Almost a decade later, Durham was directed to investigate the destruction of CIA videotapes depicting the torture of detainees in secret prisons run by the agency. During that investigation, he interviewed Gina Haspel, now the director of the CIA, about her role in the destruction of the tapes. The investigation was expanded to include abuses of CIA detainees. It ended with no criminal charges.

His most recent assignment involved investigating James A. Baker, the widely respected former top lawyer at the FBI, over a suspected leak of classified information. Durham quietly used agents with the U.S. Postal Service in that case because the Justice Department had decided that the FBI could not investigate itself, people familiar with the investigation said. Baker has denied wrongdoing and was never charged with a crime.

For his review, Durham has enlisted Nora R. Dannehy, a veteran federal prosecutor who worked with him in Connecticut and led a two-year inquiry into whether department officials under President George W. Bush broke the law in firing several U.S. attorneys.

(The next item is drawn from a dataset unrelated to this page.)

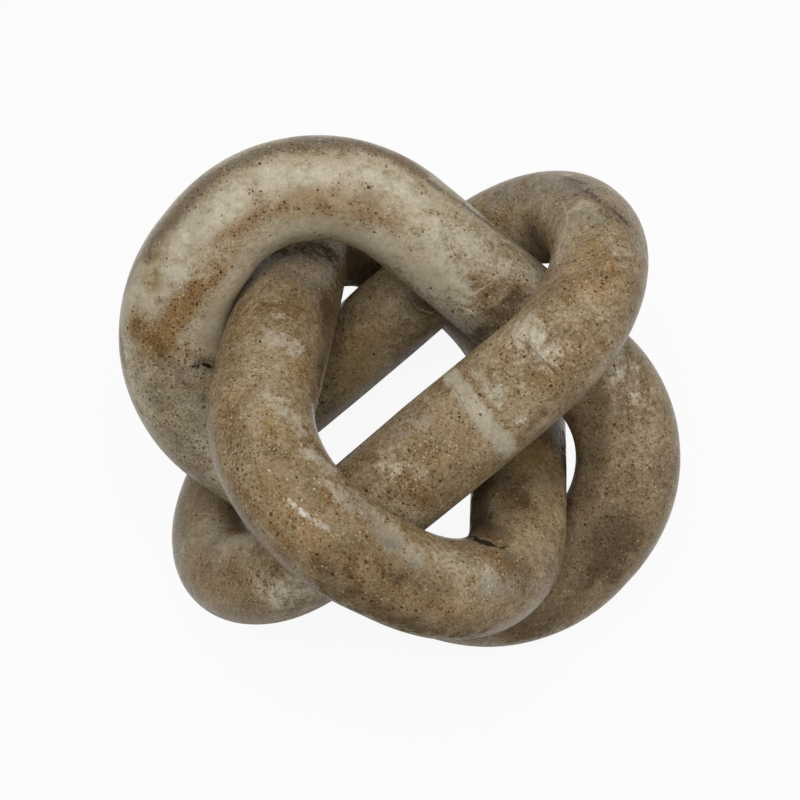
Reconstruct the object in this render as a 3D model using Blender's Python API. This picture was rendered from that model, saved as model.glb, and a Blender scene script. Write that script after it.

Many of the FBI and CIA officials that Durham is expected to attempt to interview have left government, including Bill Priestap, the bureau’s top counterintelligence agent during the Russia inquiry. Priestap privately told Congress last year that there was no FBI conspiracy against Trump or his campaign.

He was also asked whether he met Mifsud on an overseas trip, a suggestion that the FBI was secretly working with the professor. Priestap said no.

For his part, Barr does not seem to mind that his travels in aid of the Durham review create an appearance that he is trying to protect the president. During a speech Thursday, Barr recalled a recent episode when he was asked which country he planned to visit next. “Greenland,” he joked, a reference to one of Trump’s previous controversies.